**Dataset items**
◆ ◆ ◆ ◆

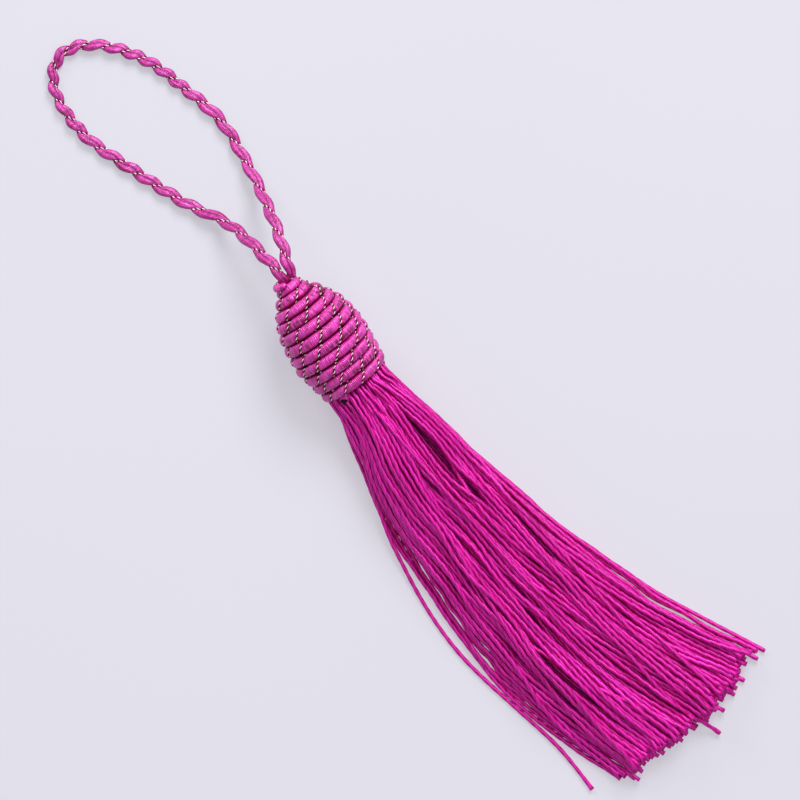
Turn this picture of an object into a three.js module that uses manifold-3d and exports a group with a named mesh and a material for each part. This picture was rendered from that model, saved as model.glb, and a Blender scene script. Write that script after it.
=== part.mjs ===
// Tassel pendant, lying on a flat surface.
//
// Millimetres, +Z up. X runs from the hanging loop (-X) to the loose end of the skirt (+X).
// The origin is the middle of the flat spot on which the wound head rests.
//
// Three pieces: a hanging loop of cord, an egg-shaped head wound from one cord,
// and a skirt of loose yarn, a comb whose back is bound in the neck of the head.

import * as THREE from "three";
import { mergeVertices } from "three/addons/utils/BufferGeometryUtils.js";
import Module from "manifold-3d";

// ---------------------------------------------------------------- sizes, mm
const GAP = 0.3; // between one piece and the next

// The head: its axis dips towards the skirt, and is turned a little about Z.
const HEAD_LENGTH = 22;
const HEAD_DIP = 14; // degrees
const HEAD_TURN = -9.8; // degrees
const HEAD_TIP = { x: -17.87, y: 3.09, z: 10.3 }; // where the loop goes in
const WIND_TURNS = 12.1;
const WIND_START = 0.609; // share of a turn
const WIND_RELIEF = 0.4; // from the crest of a turn to the groove
const WIND_FACETS = 28; // round the head
const WIND_STEPS = 5; // along the axis for one turn

// Crests of the turns: along = distance from the tip down the axis.
const HEAD_PROFILE = [
  { along: 0.0, radius: 1.5 },
  { along: 0.7, radius: 2.2 },
  { along: 1.7, radius: 2.85 },
  { along: 3.4, radius: 4.05 },
  { along: 5.1, radius: 5.15 },
  { along: 6.8, radius: 6.0 },
  { along: 8.5, radius: 6.55 },
  { along: 10.2, radius: 6.9 },
  { along: 12.0, radius: 7.1 },
  { along: 14.4, radius: 7.2 },
  { along: 16.0, radius: 6.95 },
  { along: 17.6, radius: 6.65 },
  { along: 19.2, radius: 6.45 },
  { along: 20.6, radius: 6.2 },
  { along: 21.5, radius: 5.9 },
  { along: 22.0, radius: 5.5 },
];

// The hanging loop: the middle of the cord, from one end in the head to the other.
const LOOP_CORD = 2.0; // diameter
const LOOP_SIDES = 8;
const LOOP_STEPS = 56;
const LOOP_ROUTE = [
  { x: -18.25, y: 4.75, z: 10.85 },
  { x: -22.2, y: 6.94, z: 10.15 },
  { x: -26.33, y: 8.89, z: 7.9 },
  { x: -30.32, y: 10.48, z: 4.9 },
  { x: -34.48, y: 11.99, z: 2.5 },
  { x: -38.33, y: 13.14, z: 1.35 },
  { x: -42.23, y: 14.21, z: 1.1 },
  { x: -46.31, y: 14.68, z: 1.1 },
  { x: -50.44, y: 14.44, z: 1.1 },
  { x: -54.39, y: 13.98, z: 1.1 },
  { x: -58.73, y: 13.46, z: 1.1 },
  { x: -63.01, y: 12.11, z: 1.1 },
  { x: -67.32, y: 9.78, z: 1.1 },
  { x: -70.24, y: 6.93, z: 1.1 },
  { x: -71.44, y: 3.7, z: 1.1 },
  { x: -70.3, y: 0.55, z: 1.1 },
  { x: -67.37, y: -1.68, z: 1.1 },
  { x: -63.39, y: -2.79, z: 1.1 },
  { x: -58.9, y: -3.17, z: 1.1 },
  { x: -54.1, y: -2.55, z: 1.1 },
  { x: -48.77, y: -1.48, z: 1.1 },
  { x: -43.29, y: -0.28, z: 1.1 },
  { x: -38.01, y: 1.08, z: 1.25 },
  { x: -33.08, y: 2.83, z: 2.6 },
  { x: -28.63, y: 3.51, z: 5.7 },
  { x: -24.37, y: 3.51, z: 9.1 },
  { x: -20.9, y: 3.25, z: 10.5 },
  { x: -18.8, y: 2.6, z: 10.8 },
];

// The skirt: sections of the bundle. crest = its top, waist = the height at which it is widest.
// Its foot is the surface that it lies on.
const NECK_RADIUS = 5.2;
const NECK_RISE = 5.2; // height of the middle of the neck
const SKIRT_SIDES = 24;
const BUNDLE_SHARE = 0.93; // the core of the bundle fills this share of the outline
const SKIRT_SECTIONS = [
  { x: 7.2, right: -7.6, left: 5.4, crest: 10.5, waist: 4.7 },
  { x: 13.3, right: -10.2, left: 5.7, crest: 9.7, waist: 3.7 },
  { x: 19.9, right: -13.0, left: 5.8, crest: 8.9, waist: 2.9 },
  { x: 26.5, right: -15.2, left: 6.0, crest: 8.3, waist: 2.4 },
  { x: 36.4, right: -16.9, left: 6.7, crest: 7.5, waist: 2.0 },
  { x: 46.4, right: -18.9, left: 7.6, crest: 6.9, waist: 1.7 },
  { x: 56.3, right: -19.3, left: 9.5, crest: 6.3, waist: 1.6 },
  { x: 66.3, right: -19.2, left: 11.8, crest: 5.8, waist: 1.5 },
  { x: 76.3, right: -17.2, left: 14.9, crest: 5.3, waist: 1.4 },
];
const BUNDLE_END = 46.4; // past it the locks of yarn part
const LOCKS_START = 12.0; // from here they show as ridges on the bundle

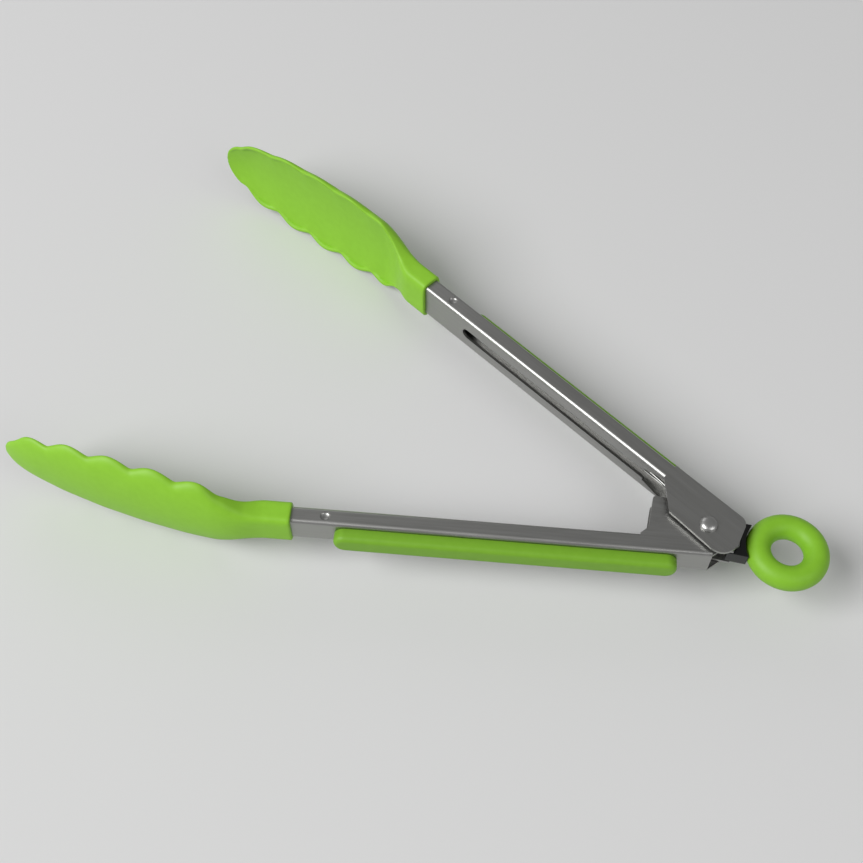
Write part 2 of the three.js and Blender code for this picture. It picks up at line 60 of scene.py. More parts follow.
# The resting position: each arm's angle from the middle line, and the lock's
HALF_OPEN = math.radians(20.3)
LOCK_SWING = math.radians(12.2)

# Finishing of the meshes: angles in degrees under which an edge is shaded smooth
WELD_WITHIN = 0.002
EDGE_ROUND = 0.2
ROUND_OVER = math.radians(35)
SMOOTH_SHEET = 40
SMOOTH_PART = 50
SMOOTH_ROUND = 60
OVERCUT = 1.0
GAP = 0.3

# Arms
STEEL = 0.9
WALL_HEIGHT = 5.8
INNER_FACE = -3.4
WEB_FACE = INNER_FACE - WALL_HEIGHT
BEND_RADIUS = 1.3
UPPER_WIDTH = 13.6
LOWER_WIDTH = 9.8
ARM_END = 133.0
HEAD_START = 124.0
WEB_START = -1.2
SLOT_HALF = 2.1
SLOT_END = 106.0
LIP_START = 26.8
LIP_SLANT = 0.31
LIP_WIDTH = 1.0
SLOT_OVERLAP = 5.0
SLOT_BELOW = 2.0
EAR_END = 19.8
PIVOT_HOLE = 1.85
DIMPLE_AT = 113.7
DIMPLE_RADIUS = 1.5
DIMPLE_DEPTH = 0.7
POLE_GAP = 0.05

# Outlines of the ears: the corners shared by both, and the corners of the squarer one
EAR_SHOULDER = (10.9, 4.8)
SQUARE_EAR_TOP = (-5.2, 5.6)
SQUARE_EAR_CORNER = (-10.3, 5.4)
SQUARE_EAR_BACK = (-10.5, -0.4)
SQUARE_EAR_FOOT = (-8.2, -7.0)
SQUARE_EAR_TOE = (-7.4, -9.0)
SQUARE_EAR_END = -5.4
ROUND_EAR_TOP = 2.0
ROUND_EAR_ARC = (math.radians(75), math.radians(235))
UPPER_EAR_RADIUS = 7.0
LOWER_EAR_RADIUS = 7.9

# Grips: where each pad starts and ends along its arm, and its thickness
GRIPS = {"upper": (15.5, 107.0, 2.7), "lower": (8.5, 110.8, 4.2)}
GRIP_HALF = 3.6
GRIP_BEVEL = 1.6
GRIP_CLEAR = 0.03
GRIP_FOOT = 0.15
LEAST_ROUND = 0.05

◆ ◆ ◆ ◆

**Exercise**
Repeat the preceding lines exactly, please, every one of them.

**The result**
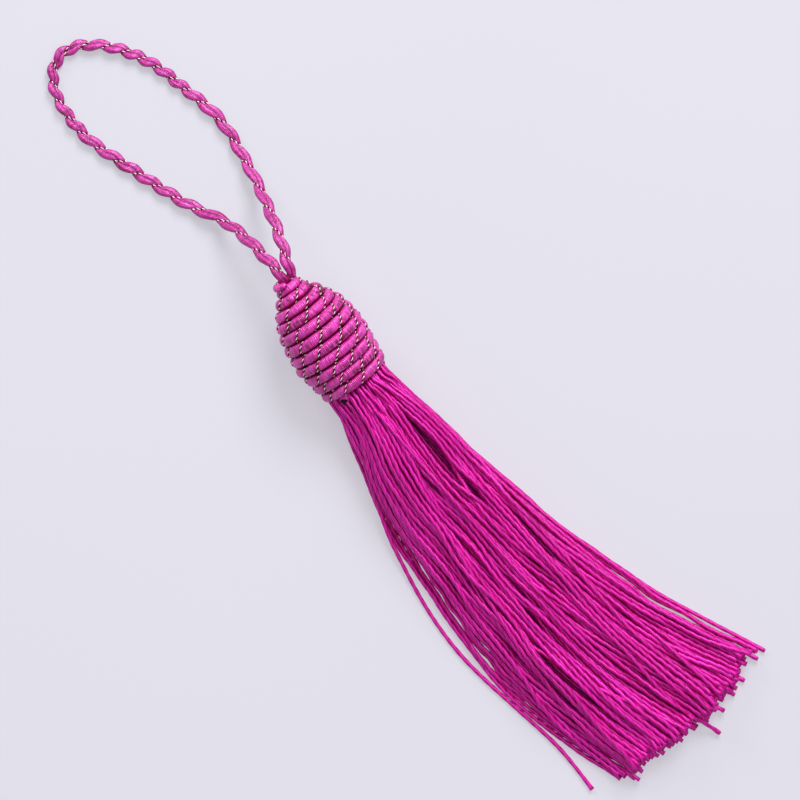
Turn this picture of an object into a three.js module that uses manifold-3d and exports a group with a named mesh and a material for each part. This picture was rendered from that model, saved as model.glb, and a Blender scene script. Write that script after it.
=== part.mjs ===
// Tassel pendant, lying on a flat surface.
//
// Millimetres, +Z up. X runs from the hanging loop (-X) to the loose end of the skirt (+X).
// The origin is the middle of the flat spot on which the wound head rests.
//
// Three pieces: a hanging loop of cord, an egg-shaped head wound from one cord,
// and a skirt of loose yarn, a comb whose back is bound in the neck of the head.

import * as THREE from "three";
import { mergeVertices } from "three/addons/utils/BufferGeometryUtils.js";
import Module from "manifold-3d";

// ---------------------------------------------------------------- sizes, mm
const GAP = 0.3; // between one piece and the next

// The head: its axis dips towards the skirt, and is turned a little about Z.
const HEAD_LENGTH = 22;
const HEAD_DIP = 14; // degrees
const HEAD_TURN = -9.8; // degrees
const HEAD_TIP = { x: -17.87, y: 3.09, z: 10.3 }; // where the loop goes in
const WIND_TURNS = 12.1;
const WIND_START = 0.609; // share of a turn
const WIND_RELIEF = 0.4; // from the crest of a turn to the groove
const WIND_FACETS = 28; // round the head
const WIND_STEPS = 5; // along the axis for one turn

// Crests of the turns: along = distance from the tip down the axis.
const HEAD_PROFILE = [
  { along: 0.0, radius: 1.5 },
  { along: 0.7, radius: 2.2 },
  { along: 1.7, radius: 2.85 },
  { along: 3.4, radius: 4.05 },
  { along: 5.1, radius: 5.15 },
  { along: 6.8, radius: 6.0 },
  { along: 8.5, radius: 6.55 },
  { along: 10.2, radius: 6.9 },
  { along: 12.0, radius: 7.1 },
  { along: 14.4, radius: 7.2 },
  { along: 16.0, radius: 6.95 },
  { along: 17.6, radius: 6.65 },
  { along: 19.2, radius: 6.45 },
  { along: 20.6, radius: 6.2 },
  { along: 21.5, radius: 5.9 },
  { along: 22.0, radius: 5.5 },
];

// The hanging loop: the middle of the cord, from one end in the head to the other.
const LOOP_CORD = 2.0; // diameter
const LOOP_SIDES = 8;
const LOOP_STEPS = 56;
const LOOP_ROUTE = [
  { x: -18.25, y: 4.75, z: 10.85 },
  { x: -22.2, y: 6.94, z: 10.15 },
  { x: -26.33, y: 8.89, z: 7.9 },
  { x: -30.32, y: 10.48, z: 4.9 },
  { x: -34.48, y: 11.99, z: 2.5 },
  { x: -38.33, y: 13.14, z: 1.35 },
  { x: -42.23, y: 14.21, z: 1.1 },
  { x: -46.31, y: 14.68, z: 1.1 },
  { x: -50.44, y: 14.44, z: 1.1 },
  { x: -54.39, y: 13.98, z: 1.1 },
  { x: -58.73, y: 13.46, z: 1.1 },
  { x: -63.01, y: 12.11, z: 1.1 },
  { x: -67.32, y: 9.78, z: 1.1 },
  { x: -70.24, y: 6.93, z: 1.1 },
  { x: -71.44, y: 3.7, z: 1.1 },
  { x: -70.3, y: 0.55, z: 1.1 },
  { x: -67.37, y: -1.68, z: 1.1 },
  { x: -63.39, y: -2.79, z: 1.1 },
  { x: -58.9, y: -3.17, z: 1.1 },
  { x: -54.1, y: -2.55, z: 1.1 },
  { x: -48.77, y: -1.48, z: 1.1 },
  { x: -43.29, y: -0.28, z: 1.1 },
  { x: -38.01, y: 1.08, z: 1.25 },
  { x: -33.08, y: 2.83, z: 2.6 },
  { x: -28.63, y: 3.51, z: 5.7 },
  { x: -24.37, y: 3.51, z: 9.1 },
  { x: -20.9, y: 3.25, z: 10.5 },
  { x: -18.8, y: 2.6, z: 10.8 },
];

// The skirt: sections of the bundle. crest = its top, waist = the height at which it is widest.
// Its foot is the surface that it lies on.
const NECK_RADIUS = 5.2;
const NECK_RISE = 5.2; // height of the middle of the neck
const SKIRT_SIDES = 24;
const BUNDLE_SHARE = 0.93; // the core of the bundle fills this share of the outline
const SKIRT_SECTIONS = [
  { x: 7.2, right: -7.6, left: 5.4, crest: 10.5, waist: 4.7 },
  { x: 13.3, right: -10.2, left: 5.7, crest: 9.7, waist: 3.7 },
  { x: 19.9, right: -13.0, left: 5.8, crest: 8.9, waist: 2.9 },
  { x: 26.5, right: -15.2, left: 6.0, crest: 8.3, waist: 2.4 },
  { x: 36.4, right: -16.9, left: 6.7, crest: 7.5, waist: 2.0 },
  { x: 46.4, right: -18.9, left: 7.6, crest: 6.9, waist: 1.7 },
  { x: 56.3, right: -19.3, left: 9.5, crest: 6.3, waist: 1.6 },
  { x: 66.3, right: -19.2, left: 11.8, crest: 5.8, waist: 1.5 },
  { x: 76.3, right: -17.2, left: 14.9, crest: 5.3, waist: 1.4 },
];
const BUNDLE_END = 46.4; // past it the locks of yarn part
const LOCKS_START = 12.0; // from here they show as ridges on the bundle

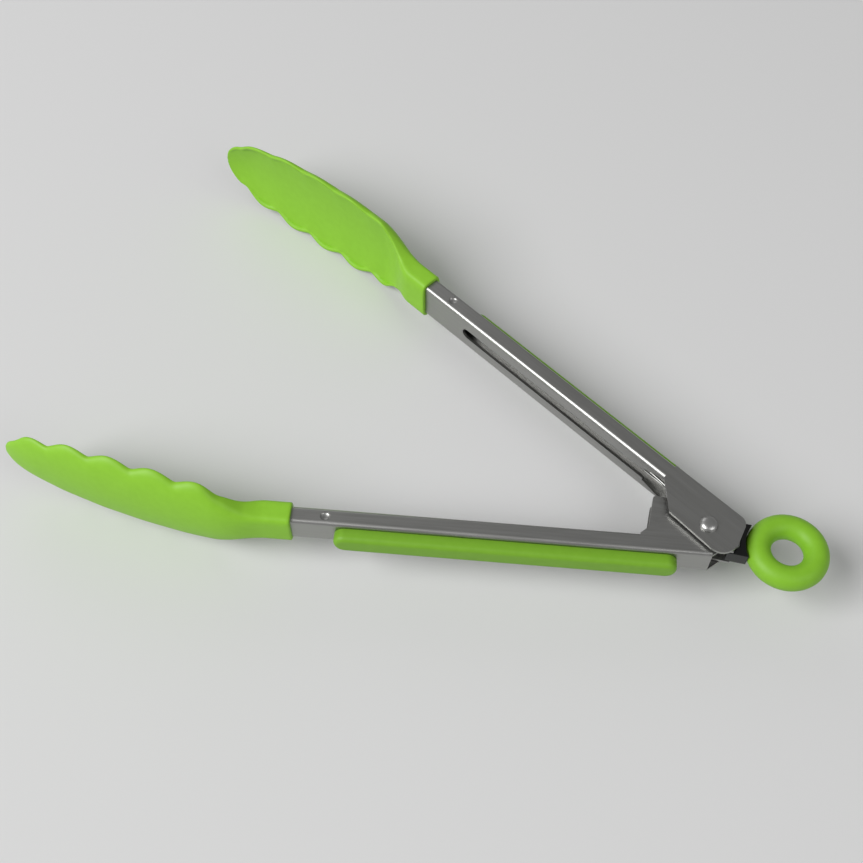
Write part 2 of the three.js and Blender code for this picture. It picks up at line 60 of scene.py. More parts follow.
# The resting position: each arm's angle from the middle line, and the lock's
HALF_OPEN = math.radians(20.3)
LOCK_SWING = math.radians(12.2)

# Finishing of the meshes: angles in degrees under which an edge is shaded smooth
WELD_WITHIN = 0.002
EDGE_ROUND = 0.2
ROUND_OVER = math.radians(35)
SMOOTH_SHEET = 40
SMOOTH_PART = 50
SMOOTH_ROUND = 60
OVERCUT = 1.0
GAP = 0.3

# Arms
STEEL = 0.9
WALL_HEIGHT = 5.8
INNER_FACE = -3.4
WEB_FACE = INNER_FACE - WALL_HEIGHT
BEND_RADIUS = 1.3
UPPER_WIDTH = 13.6
LOWER_WIDTH = 9.8
ARM_END = 133.0
HEAD_START = 124.0
WEB_START = -1.2
SLOT_HALF = 2.1
SLOT_END = 106.0
LIP_START = 26.8
LIP_SLANT = 0.31
LIP_WIDTH = 1.0
SLOT_OVERLAP = 5.0
SLOT_BELOW = 2.0
EAR_END = 19.8
PIVOT_HOLE = 1.85
DIMPLE_AT = 113.7
DIMPLE_RADIUS = 1.5
DIMPLE_DEPTH = 0.7
POLE_GAP = 0.05

# Outlines of the ears: the corners shared by both, and the corners of the squarer one
EAR_SHOULDER = (10.9, 4.8)
SQUARE_EAR_TOP = (-5.2, 5.6)
SQUARE_EAR_CORNER = (-10.3, 5.4)
SQUARE_EAR_BACK = (-10.5, -0.4)
SQUARE_EAR_FOOT = (-8.2, -7.0)
SQUARE_EAR_TOE = (-7.4, -9.0)
SQUARE_EAR_END = -5.4
ROUND_EAR_TOP = 2.0
ROUND_EAR_ARC = (math.radians(75), math.radians(235))
UPPER_EAR_RADIUS = 7.0
LOWER_EAR_RADIUS = 7.9

# Grips: where each pad starts and ends along its arm, and its thickness
GRIPS = {"upper": (15.5, 107.0, 2.7), "lower": (8.5, 110.8, 4.2)}
GRIP_HALF = 3.6
GRIP_BEVEL = 1.6
GRIP_CLEAR = 0.03
GRIP_FOOT = 0.15
LEAST_ROUND = 0.05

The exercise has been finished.